The court also accepted Hunter’s statement which highlighted that when he told Janice he would kill her, he said it only to placate her. Prosecution had argued Hunter’s earlier agreement to the killing was evidence of premeditation – but the judges ruled that he did it to appease her.
The judges also rejected the prosecutor’s view that evidence of Janice’s struggle as her husband tried to suffocate her, was an indication that she wanted to live. It was put down to an instinctive reaction, the decision reads.
An argument put forth by the prosecution that suffocation was a harsh method of killing, rather than swallowing pills was refuted by Hunter saying his wife could not swallow pills. The court did not dispute this either.
Additionally, though the court heard evidence that Janice was not in fact terminally ill, the judges accepted that both Hunter and his wife believed she was, and this had been shaped by the fact that Janice’s sister had died of leukaemia, which the couple thought Janice had.

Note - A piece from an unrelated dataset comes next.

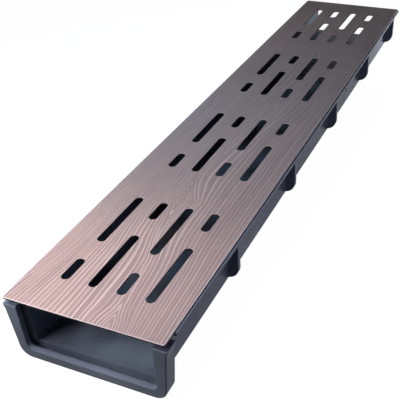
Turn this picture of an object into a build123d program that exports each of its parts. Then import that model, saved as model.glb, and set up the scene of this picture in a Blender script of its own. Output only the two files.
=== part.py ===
from build123d import *
import os

# A shallow channel drain, laid in one metre lengths: a moulded trough with a socket collar
# at the near end and a spigot at the far end, under a flat slotted steel grate.
# The length runs along Y, the width along X, and the collar stands on the ground at Z = 0.

# Grate, a flat sheet
grate_length = 1000.0
grate_width = 190.0
grate_thickness = 2.0
grate_corner_radius = 2.0
grate_edge_chamfer = 0.4

# Slots of the grate: each group has a short and a long slot in every column,
# and neighbouring columns run the other way round
slot_columns = 4
slot_groups = 4
slot_width = 11.0
short_slot = 37.0
long_slot = 96.0
slot_gap = 34.0
column_spacing = 34.5
slot_end_margin = 47.5

# Locating cleats under the grate
cleat_length = 40.0
cleat_from_end = 120.0
cleat_thickness = 2.0
cleat_foot_width = 12.0
cleat_drop = 14.0
cleat_bend_radius = 3.0
cleat_clearance = 1.2

# Trough, under a seat of this width along both edges of the grate
seat_width = 15.5
trough_depth = 62.5
wall_draft = 1.2
trough_outer_radius = 6.0
trough_inner_radius = 3.0
wall_top_thickness = 4.0
wall_foot_thickness = 5.0
floor_thickness = 4.5

# Flange along both top edges, where the grate rests
flange_overhang = 2.0
flange_thickness = 4.0

# Collar round the near end
collar_length = 18.0
collar_foot_thickness = 12.2
collar_foot_wall = 11.0
collar_shoulder_wall = 15.9
collar_lip_height = 2.5
collar_lip_flare_height = 4.5
collar_outer_radius = 15.0
collar_edge_radius = 1.5
collar_mouth_radius = 1.0
collar_step_height = 7.0
collar_notch = 3.0

# Upstand that carries the grate over the collar
upstand_inset = 3.0
upstand_setback = 5.0

# Socket in the collar and spigot at the far end
socket_depth = 12.0
socket_clearance = 0.8
spigot_end_clearance = 0.5
seal_groove_width = 5.5
seal_groove_depth = 6.0

# Ribs that stand out from both walls
rib_count = 5
rib_thickness = 6.0
rib_first_from_front = 175.5
rib_last_from_end = 27.0
rib_setback = 2.0
rib_foot_height = 24.0
rib_corner_radius = 16.0
rib_root_radius = 4.0

# Round mark of the moulding gate on the right wall
gate_mark_diameter = 5.0
gate_mark_depth = 1.0
gate_mark_from_front = 688.0
gate_mark_height = 40.0

# Widths, from the grate inwards and outwards
trough_top_width = grate_width - 2 * seat_width
trough_foot_width = trough_top_width - 2 * wall_draft
flange_width = grate_width + 2 * flange_overhang
collar_foot_width = trough_foot_width + 2 * collar_foot_wall
collar_shoulder_width = trough_top_width + 2 * collar_shoulder_wall
upstand_width = grate_width - 2 * upstand_inset
rib_width = flange_width - 2 * rib_setback

# Heights, built up from the ground
socket_floor_z = collar_foot_thickness
trough_underside_z = socket_floor_z + socket_clearance
floor_z = trough_underside_z + floor_thickness
seat_z = floor_z + trough_depth
grate_top_z = seat_z + grate_thickness
collar_top_z = seat_z - collar_step_height
flange_underside_z = seat_z - flange_thickness

# Places along the length, with the whole drain centred on Y = 0
spigot_length = socket_depth - spigot_end_clearance
overall_length = grate_length + spigot_length
front_y = -overall_length / 2
grate_end_y = front_y + grate_length
back_y = front_y + overall_length
socket_end_y = front_y + socket_depth
collar_end_y = front_y + collar_length
flange_start_y = collar_end_y + collar_notch

# Patterns along the grate's length
group_length = short_slot + slot_gap + long_slot
group_pitch = (grate_length - 2 * slot_end_margin - group_length) / (slot_groups - 1)
rib_pitch = (grate_length - rib_first_from_front - rib_last_from_end - rib_thickness) / (rib_count - 1)


def trough_half_width(z):
    """Outer half width of the trough at a height: a straight taper from seat to underside."""
    share = (z - trough_underside_z) / (seat_z - trough_underside_z)
    return (trough_foot_width + share * (trough_top_width - trough_foot_width)) / 2


def water_half_width(z):
    """Inner half width of the trough at a height: the walls get thicker towards the floor."""
    share = (z - floor_z) / (seat_z - floor_z)
    wall = wall_foot_thickness + share * (wall_top_thickness - wall_foot_thickness)
    return trough_half_width(z) - wall


def u_face(top_half, foot_half, top_z, foot_z, corner_radius):
    """Upright face of a tapered trough: a trapezium whose two lower corners are round."""
    outline = Polygon(
        (-top_half, top_z), (-foot_half, foot_z), (foot_half, foot_z), (top_half, top_z), align=None
    )
    outline = fillet(outline.vertices().sort_by(Axis.Y)[:2], corner_radius)
    return Plane.XZ * outline


def prism(face, start_y, end_y):
    """Solid swept from an upright face along the drain, between two places."""
    return extrude(face.moved(Location((0, start_y, 0))), amount=end_y - start_y, dir=(0, 1, 0))


def block(x_range, y_range, z_range):
    """Plain box between two corners."""
    size = [high - low for low, high in (x_range, y_range, z_range)]
    centre = [(high + low) / 2 for low, high in (x_range, y_range, z_range)]
    return Location(centre) * Box(*size)


def trough_outside(top_z, grow=0.0):
    """Outer face of the trough up to a height, made larger all round by grow."""
    return u_face(
        trough_half_width(top_z) + grow,
        trough_half_width(trough_underside_z - grow) + grow,
        top_z,
        trough_underside_z - grow,
        trough_outer_radius + grow,
    )


def trough_inside(top_z):
    """Inner face of the trough, which runs a little above the seat so that it cuts cleanly."""
    return u_face(
        water_half_width(top_z),
        water_half_width(floor_z),
        top_z,
        floor_z,
        trough_inner_radius,
    )


def make_trough():
    """Long U of the trough, with the walls of the spigot cut down to the collar's height."""
    trough = prism(trough_outside(seat_z), socket_end_y, back_y)
    trough -= block(
        (-flange_width, flange_width),
        (grate_end_y, back_y + 1),
        (collar_top_z - socket_clearance, seat_z + 1),
    )
    return trough


def make_flange():
    """Flat flange over the full width, which the inside of the trough is later cut out of."""
    half = flange_width / 2
    return block((-half, half), (flange_start_y, grate_end_y), (flange_underside_z, seat_z))


def make_collar():
    """Thick ring round the near end, tapered like the trough, with a lip at the top edges."""
    lip_half = flange_width / 2
    shoulder_half = collar_shoulder_width / 2
    foot_half = collar_foot_width / 2
    lip_z = collar_top_z - collar_lip_height
    shoulder_z = lip_z - collar_lip_flare_height
    outline = Polygon(
        (-lip_half, collar_top_z),
        (-lip_half, lip_z),
        (-shoulder_half, shoulder_z),
        (-foot_half, 0),
        (foot_half, 0),
        (shoulder_half, shoulder_z),
        (lip_half, lip_z),
        (lip_half, collar_top_z),
        align=None,
    )
    outline = fillet(outline.vertices().sort_by(Axis.Y)[:2], collar_outer_radius)
    ring = prism(Plane.XZ * outline, front_y, collar_end_y)
    front_edges = ring.faces().sort_by(Axis.Y)[0].edges()
    ring = fillet(front_edges, collar_edge_radius)

    upstand_half = upstand_width / 2
    ring += block(
        (-upstand_half, upstand_half),
        (front_y + upstand_setback, flange_start_y),
        (collar_top_z - 1, seat_z),
    )
    return ring


def make_socket():
    """Space in the collar that takes the next spigot, with a groove for sealant at its root."""
    above = seat_z + 1
    socket = prism(trough_outside(above, socket_clearance), front_y - 1, socket_end_y)
    groove = prism(
        trough_outside(above, socket_clearance + seal_groove_depth),
        socket_end_y - seal_groove_width,
        socket_end_y,
    )
    return socket + groove


def make_rib(side, start_y):
    """One upright rib: its outline seen along the drain, with a round lower corner, crossed with
    its outline seen from above, with round roots. side is 1 on the right and -1 on the left."""
    reach = rib_width / 2
    wall = trough_half_width(rib_foot_height)
    root = wall - wall_foot_thickness / 2
    middle_y = start_y + rib_thickness / 2

    upright = Polygon(
        (root, flange_underside_z),
        (root, rib_foot_height),
        (reach, rib_foot_height),
        (reach, flange_underside_z),
        align=None,
    )
    outer_foot = upright.vertices().group_by(Axis.Y)[0].sort_by(Axis.X)[-1]
    upright = fillet(outer_foot, min(rib_corner_radius, 0.9 * (reach - root)))

    in_wall = Rectangle(wall - root, rib_thickness + 4 * rib_root_radius)
    out_of_wall = Rectangle(reach - root, rib_thickness)
    plan = Location(((root + wall) / 2, 0)) * in_wall + Location(((root + reach) / 2, 0)) * out_of_wall
    roots = [v for v in plan.vertices() if abs(v.X - wall) < 0.01 and abs(v.Y) < rib_thickness]
    plan = fillet(roots, rib_root_radius)

    half_length = rib_thickness / 2 + 2 * rib_root_radius
    long = prism(Plane.XZ * upright, middle_y - half_length, middle_y + half_length)
    rib = long & extrude(plan.moved(Location((0, middle_y, 0))), amount=seat_z, dir=(0, 0, 1))
    if side < 0:
        rib = mirror(rib, about=Plane.YZ)
    return rib


def make_gate_mark():
    """Shallow round recess in the outside of the right wall."""
    wall_x = trough_half_width(gate_mark_height)
    place = Location((wall_x, front_y + gate_mark_from_front, gate_mark_height), (0, 90, 0))
    return place * Cylinder(gate_mark_diameter / 2, gate_mark_depth * 2)


def mouth_edges(body):
    """Edges where the socket opens through the collar's front face, apart from its top ends."""
    mouth_half = trough_half_width(collar_top_z) + socket_clearance
    front_edges = body.faces().sort_by(Axis.Y)[0].edges()
    edges = front_edges.filter_by(lambda edge: abs(edge.center().X) < mouth_half + collar_mouth_radius)
    return edges.filter_by(lambda edge: edge.center().Z > collar_foot_thickness - socket_clearance)


def make_channel_body():
    """The whole moulding: collar, trough, flanges and ribs, with the socket and inside cut out."""
    body = make_trough() + make_flange() + make_collar()
    for index in range(rib_count):
        for side in (-1, 1):
            body += make_rib(side, front_y + rib_first_from_front + index * rib_pitch)
    body -= prism(trough_inside(seat_z + 1), front_y, back_y + 1)
    body -= make_socket()
    body -= make_gate_mark()
    return fillet(mouth_edges(body), collar_mouth_radius)


def make_slotted_grate():
    """Flat sheet with round-ended slots; every second column has its long slots first."""
    sheet = RectangleRounded(grate_width, grate_length, grate_corner_radius)
    first_group = slot_end_margin - grate_length / 2
    for group in range(slot_groups):
        for column in range(slot_columns):
            x = (column - (slot_columns - 1) / 2) * column_spacing
            lengths = (short_slot, long_slot)
            if column % 2 == 1:
                lengths = (long_slot, short_slot)
            start = first_group + group * group_pitch
            for length in lengths:
                slot = SlotOverall(length, slot_width, rotation=90)
                sheet -= Location((x, start + length / 2)) * slot
                start += length + slot_gap
    centre_y = front_y + grate_length / 2
    grate = extrude(sheet.moved(Location((0, centre_y, seat_z))), amount=grate_thickness, dir=(0, 0, 1))
    return chamfer(grate.faces().sort_by(Axis.Z)[-1].edges(), grate_edge_chamfer)


def make_cleat(side, middle_y):
    """Folded strip under the grate: one leg lies on the sheet, the other drops inside the wall."""
    drop_z = seat_z - cleat_drop
    wall_x = water_half_width(drop_z) - cleat_clearance
    outline = Polygon(
        (wall_x - cleat_foot_width, seat_z),
        (wall_x, seat_z),
        (wall_x, drop_z),
        (wall_x - cleat_thickness, drop_z),
        (wall_x - cleat_thickness, seat_z - cleat_thickness),
        (wall_x - cleat_foot_width, seat_z - cleat_thickness),
        align=None,
    )
    inner_corner = outline.vertices().sort_by_distance((wall_x - cleat_thickness, seat_z - cleat_thickness))[0]
    outline = fillet(inner_corner, cleat_bend_radius - cleat_thickness)
    outer_corner = outline.vertices().sort_by_distance((wall_x, seat_z))[0]
    outline = fillet(outer_corner, cleat_bend_radius)
    cleat = prism(Plane.XZ * outline, middle_y - cleat_length / 2, middle_y + cleat_length / 2)
    if side < 0:
        cleat = mirror(cleat, about=Plane.YZ)
    return cleat


parts = {
    "channel_body": make_channel_body(),
    "slotted_grate": make_slotted_grate(),
}
cleat_places = {"near": front_y + cleat_from_end, "far": grate_end_y - cleat_from_end}
for end, place_y in cleat_places.items():
    for side_name, side in (("left", -1), ("right", 1)):
        parts[f"locating_cleat_{end}_{side_name}"] = make_cleat(side, place_y)

os.makedirs("parts", exist_ok=True)
for name, shape in parts.items():
    shape.label = name
    export_step(shape, f"parts/{name}.step")
    print(name, "solids", len(shape.solids()), "volume", round(shape.volume))
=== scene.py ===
import math

import bpy
import numpy as np
from mathutils import Matrix

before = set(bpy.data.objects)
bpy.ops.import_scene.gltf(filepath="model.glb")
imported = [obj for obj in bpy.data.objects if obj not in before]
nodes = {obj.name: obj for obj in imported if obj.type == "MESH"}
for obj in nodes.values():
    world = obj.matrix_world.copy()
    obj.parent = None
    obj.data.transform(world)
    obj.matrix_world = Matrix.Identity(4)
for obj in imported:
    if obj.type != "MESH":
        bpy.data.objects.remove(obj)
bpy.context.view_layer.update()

# The grate's places and sizes, in metres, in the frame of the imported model
NEAR_EDGE = -0.50575
GRATE_LENGTH = 1.0
GRATE_TOP = 0.082
GRATE_CHAMFER = 0.0004
HALF_WIDTH = 0.095

# Width of the painted highlight, a pale rim along the grate's top edges, in metres
HIGHLIGHT_RIM = 0.0012

MILLIMETRES = 1000.0

# The board that the coating looks like, in millimetres. First come the usual place across it of
# its heart line, and how far out the rings follow that line where it wanders
HEART_MIDDLE = 10.0
HEART_PULL = 55.0

# Half width of the arches along the heart line
ARCH_WIDTH = 22.0

# How much closer together the rings stand beside the heart line, and how far out
CROWDING = 15.0
CROWDING_WIDTH = 20.0

# A second knot, cut through by the left edge: its place across and along from the near edge, its
# half width both ways, and how far it pushes the rings
EDGE_KNOT = (-99.0, 130.0)
EDGE_KNOT_SIZE = (36.0, 80.0)
EDGE_KNOT_PUSH = 26.0

# The heart line's place across the board, at shares of the board's length from the near end
HEART_LINE = [
    (0.0, 32), (0.042, 27), (0.1, 20), (0.17, 2), (0.23, -4), (0.26, -7), (0.29, -11), (0.36, -8),
    (0.45, 6), (0.53, 20), (0.64, 40), (0.76, 22), (0.88, -10), (1.0, -16),
]

# The rise of the rings at the heart line, at the same kind of shares. It is nothing at the knot
RISE_LINE = [
    (0.0, 0), (0.012, 3.5), (0.042, 13), (0.08, 15), (0.16, 15), (0.195, 12), (0.213, 9),
    (0.222, 5), (0.23, 0), (0.238, 5), (0.262, 15), (0.285, 18), (0.33, 17), (0.4, 14),
    (0.45, 14), (0.485, 8), (0.53, 14), (0.6, 14), (0.635, 8), (0.68, 14), (0.8, 15),
    (0.86, 8), (0.91, 14), (1.0, 15),
]


def linear(red, green, blue):
    """Colour given as screen values from 0 to 255, as the light values that a shader takes."""
    screen = np.array([red, green, blue], dtype=float) / 255.0
    low = screen / 12.92
    high = ((screen + 0.055) / 1.055) ** 2.4
    return tuple(float(c) for c in np.where(screen <= 0.04045, low, high)) + (1.0,)


# Small tools for node trees


def add_node(tree, kind, **settings):
    """New node of one kind, with its plain settings."""
    node = tree.nodes.new(kind)
    for name, value in settings.items():
        setattr(node, name, value)
    return node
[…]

Whatever the truth is over what happened between the prosecution and defence, it has become evidently clear that much has happened behind the scenes, while Hunter has waited to hear his fate for around a year and a half. His daughter Lesley has repeatedly called for the judges to show compassion in their verdict and sentencing – with defence hoping for a suspended sentence – so her dad can go back home to the UK. “It’s what my mum would want, what I want, and what we need as a family,” she told Good Morning Britain earlier in the week.
Hunter on the other hand, has maintained from the onset that he wants to stay in Cyprus to be close to his wife, and visit her grave, which he has not yet been able to do.
After the verdict, Hadjikyrou said that although manslaughter can also come with a life sentence, “the facts of the case do not point to that direction”.